-- DATA LINES start --

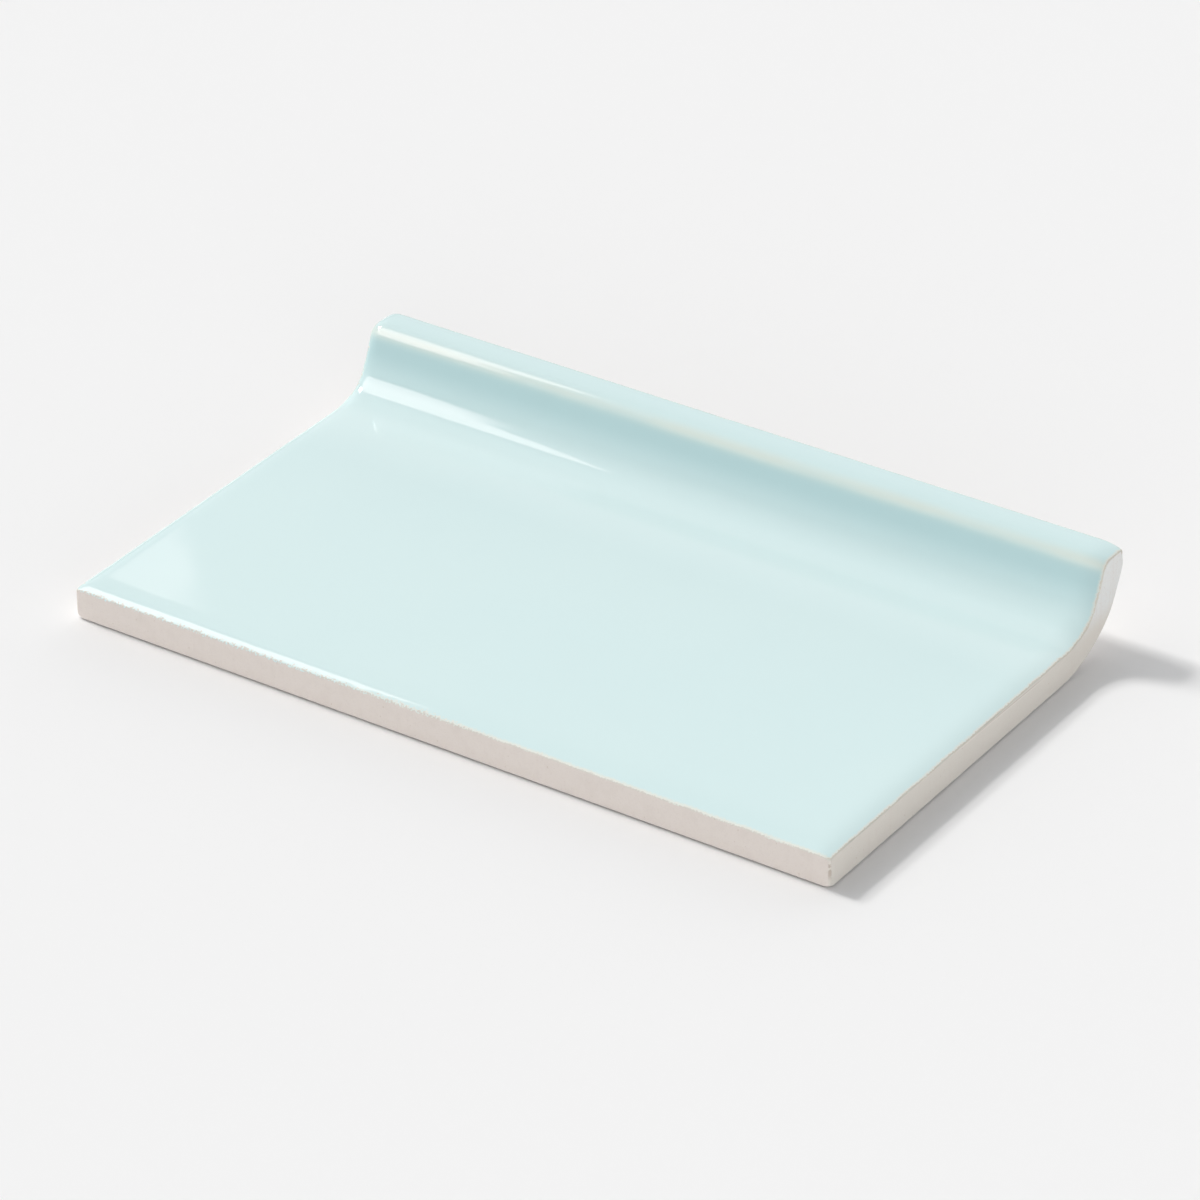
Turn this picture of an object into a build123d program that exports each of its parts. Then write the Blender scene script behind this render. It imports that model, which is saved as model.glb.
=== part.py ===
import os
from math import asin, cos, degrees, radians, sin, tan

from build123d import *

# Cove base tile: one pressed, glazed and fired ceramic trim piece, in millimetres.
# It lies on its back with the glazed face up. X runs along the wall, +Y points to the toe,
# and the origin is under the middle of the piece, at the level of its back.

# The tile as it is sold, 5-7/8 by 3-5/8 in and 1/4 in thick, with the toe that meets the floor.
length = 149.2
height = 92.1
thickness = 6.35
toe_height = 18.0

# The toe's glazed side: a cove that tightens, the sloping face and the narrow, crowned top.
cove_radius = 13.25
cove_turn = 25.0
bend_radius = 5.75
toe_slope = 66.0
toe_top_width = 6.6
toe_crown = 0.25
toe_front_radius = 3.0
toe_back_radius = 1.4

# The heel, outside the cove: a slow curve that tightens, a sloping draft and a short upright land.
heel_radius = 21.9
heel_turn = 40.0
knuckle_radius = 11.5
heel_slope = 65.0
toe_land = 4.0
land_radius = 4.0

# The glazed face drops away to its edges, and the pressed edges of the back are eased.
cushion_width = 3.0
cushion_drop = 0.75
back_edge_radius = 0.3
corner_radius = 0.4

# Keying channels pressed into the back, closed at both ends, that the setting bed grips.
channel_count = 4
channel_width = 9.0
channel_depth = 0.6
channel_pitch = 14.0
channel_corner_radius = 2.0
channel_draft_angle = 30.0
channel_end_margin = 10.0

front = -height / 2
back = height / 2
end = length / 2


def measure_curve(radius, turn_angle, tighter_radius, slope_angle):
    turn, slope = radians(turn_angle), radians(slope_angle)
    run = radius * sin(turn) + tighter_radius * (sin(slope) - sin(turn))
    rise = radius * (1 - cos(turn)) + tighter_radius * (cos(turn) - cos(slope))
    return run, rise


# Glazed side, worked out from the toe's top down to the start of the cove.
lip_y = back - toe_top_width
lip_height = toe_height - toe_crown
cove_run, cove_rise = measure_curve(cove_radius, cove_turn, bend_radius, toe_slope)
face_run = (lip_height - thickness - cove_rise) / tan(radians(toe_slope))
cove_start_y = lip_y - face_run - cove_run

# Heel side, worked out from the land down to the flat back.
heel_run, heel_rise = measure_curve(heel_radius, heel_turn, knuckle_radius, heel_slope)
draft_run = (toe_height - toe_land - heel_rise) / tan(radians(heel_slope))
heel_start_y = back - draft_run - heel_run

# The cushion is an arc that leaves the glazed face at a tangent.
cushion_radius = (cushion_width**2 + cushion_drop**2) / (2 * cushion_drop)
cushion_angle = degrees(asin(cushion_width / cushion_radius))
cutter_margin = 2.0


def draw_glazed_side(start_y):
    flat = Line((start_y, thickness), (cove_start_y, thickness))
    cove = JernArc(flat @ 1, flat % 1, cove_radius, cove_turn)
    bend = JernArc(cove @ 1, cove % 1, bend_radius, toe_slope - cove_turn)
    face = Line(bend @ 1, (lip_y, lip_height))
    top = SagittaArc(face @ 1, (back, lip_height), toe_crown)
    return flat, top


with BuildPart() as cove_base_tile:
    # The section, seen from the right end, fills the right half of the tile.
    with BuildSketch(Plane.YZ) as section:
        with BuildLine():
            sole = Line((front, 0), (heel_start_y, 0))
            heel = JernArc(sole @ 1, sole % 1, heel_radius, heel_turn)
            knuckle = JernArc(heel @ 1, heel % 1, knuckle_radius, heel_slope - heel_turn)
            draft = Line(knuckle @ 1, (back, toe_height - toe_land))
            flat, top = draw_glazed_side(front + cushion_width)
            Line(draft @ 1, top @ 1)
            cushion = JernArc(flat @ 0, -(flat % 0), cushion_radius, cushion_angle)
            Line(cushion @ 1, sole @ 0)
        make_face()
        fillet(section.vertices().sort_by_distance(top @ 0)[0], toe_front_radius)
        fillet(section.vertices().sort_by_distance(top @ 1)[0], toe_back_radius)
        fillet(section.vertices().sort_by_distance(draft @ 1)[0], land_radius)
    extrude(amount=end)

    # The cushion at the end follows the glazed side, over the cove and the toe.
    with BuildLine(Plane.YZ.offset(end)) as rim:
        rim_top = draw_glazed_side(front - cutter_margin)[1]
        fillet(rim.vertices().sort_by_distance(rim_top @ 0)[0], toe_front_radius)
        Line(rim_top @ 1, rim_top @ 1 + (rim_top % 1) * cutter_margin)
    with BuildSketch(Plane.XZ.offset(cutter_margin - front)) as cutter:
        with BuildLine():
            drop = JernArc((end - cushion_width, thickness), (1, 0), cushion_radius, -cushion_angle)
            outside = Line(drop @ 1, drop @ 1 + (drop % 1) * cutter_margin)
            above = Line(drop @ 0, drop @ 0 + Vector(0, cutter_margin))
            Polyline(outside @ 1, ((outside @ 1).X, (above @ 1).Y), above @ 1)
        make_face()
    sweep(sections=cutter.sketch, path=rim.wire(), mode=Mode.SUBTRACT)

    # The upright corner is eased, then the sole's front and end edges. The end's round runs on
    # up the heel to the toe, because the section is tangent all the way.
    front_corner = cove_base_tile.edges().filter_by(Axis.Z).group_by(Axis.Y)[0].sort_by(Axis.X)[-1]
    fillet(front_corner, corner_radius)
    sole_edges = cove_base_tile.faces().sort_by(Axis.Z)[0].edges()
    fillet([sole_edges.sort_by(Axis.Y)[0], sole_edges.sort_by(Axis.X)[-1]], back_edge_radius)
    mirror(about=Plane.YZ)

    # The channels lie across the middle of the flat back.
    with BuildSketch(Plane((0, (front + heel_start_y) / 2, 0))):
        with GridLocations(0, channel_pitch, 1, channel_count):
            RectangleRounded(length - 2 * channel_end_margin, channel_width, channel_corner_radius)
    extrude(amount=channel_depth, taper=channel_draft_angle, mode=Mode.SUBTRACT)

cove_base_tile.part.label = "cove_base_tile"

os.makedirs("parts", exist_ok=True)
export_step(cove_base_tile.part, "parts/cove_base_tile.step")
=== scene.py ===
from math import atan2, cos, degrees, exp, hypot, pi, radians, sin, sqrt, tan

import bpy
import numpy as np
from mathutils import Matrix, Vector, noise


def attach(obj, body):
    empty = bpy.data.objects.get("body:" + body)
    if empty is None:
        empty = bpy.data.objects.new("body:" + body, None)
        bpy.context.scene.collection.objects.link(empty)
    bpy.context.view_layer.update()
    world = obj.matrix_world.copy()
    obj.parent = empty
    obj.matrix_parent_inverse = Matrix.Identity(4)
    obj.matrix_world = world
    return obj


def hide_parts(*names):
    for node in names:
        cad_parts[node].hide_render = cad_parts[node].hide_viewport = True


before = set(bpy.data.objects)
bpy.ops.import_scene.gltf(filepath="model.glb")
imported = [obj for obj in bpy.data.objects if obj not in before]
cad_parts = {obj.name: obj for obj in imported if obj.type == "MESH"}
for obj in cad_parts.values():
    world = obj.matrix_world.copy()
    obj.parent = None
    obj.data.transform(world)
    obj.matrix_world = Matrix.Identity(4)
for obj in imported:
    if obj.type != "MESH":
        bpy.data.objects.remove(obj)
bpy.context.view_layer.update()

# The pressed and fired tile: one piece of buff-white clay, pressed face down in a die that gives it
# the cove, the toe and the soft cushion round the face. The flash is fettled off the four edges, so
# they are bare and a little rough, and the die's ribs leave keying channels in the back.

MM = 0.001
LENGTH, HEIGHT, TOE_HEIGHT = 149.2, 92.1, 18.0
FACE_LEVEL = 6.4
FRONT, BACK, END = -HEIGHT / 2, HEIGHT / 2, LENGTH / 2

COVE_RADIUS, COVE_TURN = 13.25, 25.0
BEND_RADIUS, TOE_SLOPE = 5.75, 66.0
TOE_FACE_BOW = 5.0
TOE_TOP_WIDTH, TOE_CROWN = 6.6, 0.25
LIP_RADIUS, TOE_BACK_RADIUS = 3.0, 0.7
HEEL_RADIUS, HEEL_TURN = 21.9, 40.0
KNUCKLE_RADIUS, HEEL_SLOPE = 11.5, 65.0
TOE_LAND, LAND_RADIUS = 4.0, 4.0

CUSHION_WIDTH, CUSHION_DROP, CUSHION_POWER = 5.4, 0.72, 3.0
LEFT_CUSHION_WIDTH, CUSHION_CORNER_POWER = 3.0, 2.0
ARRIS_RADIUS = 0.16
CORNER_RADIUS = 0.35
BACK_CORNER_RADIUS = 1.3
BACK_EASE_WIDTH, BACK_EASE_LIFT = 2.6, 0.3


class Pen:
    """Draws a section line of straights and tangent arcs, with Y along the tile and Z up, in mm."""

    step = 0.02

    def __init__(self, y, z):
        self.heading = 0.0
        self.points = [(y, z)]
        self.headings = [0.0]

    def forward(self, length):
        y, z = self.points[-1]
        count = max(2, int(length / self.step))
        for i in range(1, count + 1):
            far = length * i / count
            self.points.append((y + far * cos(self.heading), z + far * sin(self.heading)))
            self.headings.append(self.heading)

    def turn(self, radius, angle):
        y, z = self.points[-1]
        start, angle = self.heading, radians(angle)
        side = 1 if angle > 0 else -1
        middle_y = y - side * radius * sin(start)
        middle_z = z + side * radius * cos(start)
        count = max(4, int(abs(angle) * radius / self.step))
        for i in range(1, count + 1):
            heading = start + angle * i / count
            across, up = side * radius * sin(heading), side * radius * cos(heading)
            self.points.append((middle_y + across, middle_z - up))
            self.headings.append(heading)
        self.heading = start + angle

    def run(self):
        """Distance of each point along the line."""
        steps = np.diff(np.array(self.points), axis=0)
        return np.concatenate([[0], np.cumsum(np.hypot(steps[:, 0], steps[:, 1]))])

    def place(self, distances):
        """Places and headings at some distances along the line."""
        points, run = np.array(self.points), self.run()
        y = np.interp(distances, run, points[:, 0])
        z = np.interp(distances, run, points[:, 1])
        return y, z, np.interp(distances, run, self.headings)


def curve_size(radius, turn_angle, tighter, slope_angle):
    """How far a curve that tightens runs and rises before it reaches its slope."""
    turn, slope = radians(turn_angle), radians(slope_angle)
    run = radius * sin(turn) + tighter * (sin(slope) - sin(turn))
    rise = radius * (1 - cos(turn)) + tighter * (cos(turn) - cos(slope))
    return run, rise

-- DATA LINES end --

WORK INSTRUCTIONS>
Each line from the top of the material above through the line with "# and the origin" must be echoed exactly, and no other line.

RESPONSE TO THIS TASK>
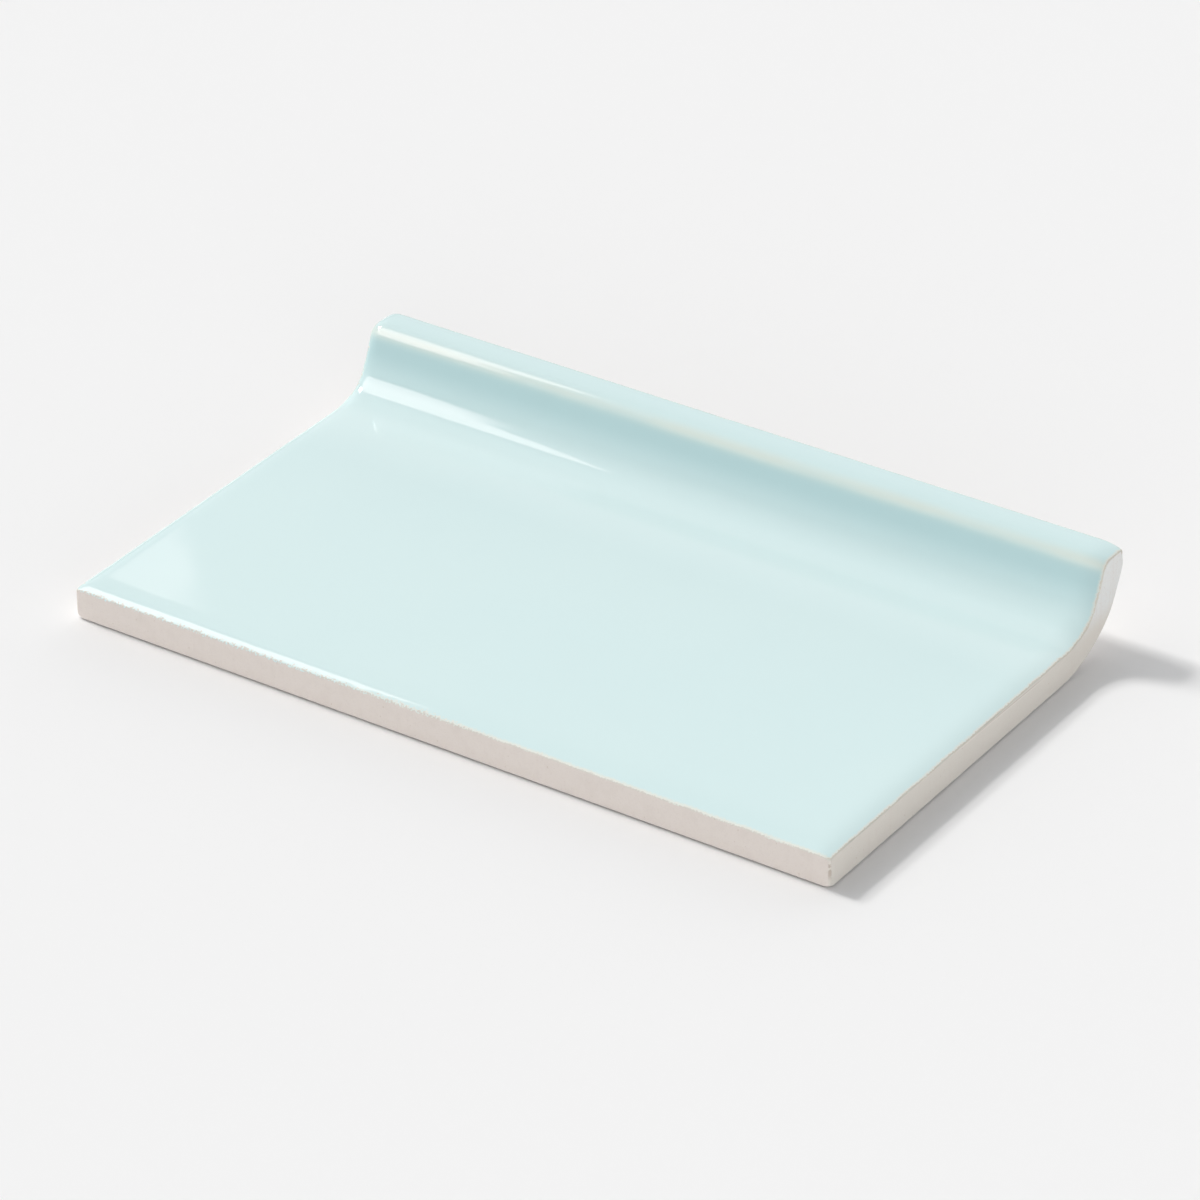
Turn this picture of an object into a build123d program that exports each of its parts. Then write the Blender scene script behind this render. It imports that model, which is saved as model.glb.
=== part.py ===
import os
from math import asin, cos, degrees, radians, sin, tan

from build123d import *

# Cove base tile: one pressed, glazed and fired ceramic trim piece, in millimetres.
# It lies on its back with the glazed face up. X runs along the wall, +Y points to the toe,
# and the origin is under the middle of the piece, at the level of its back.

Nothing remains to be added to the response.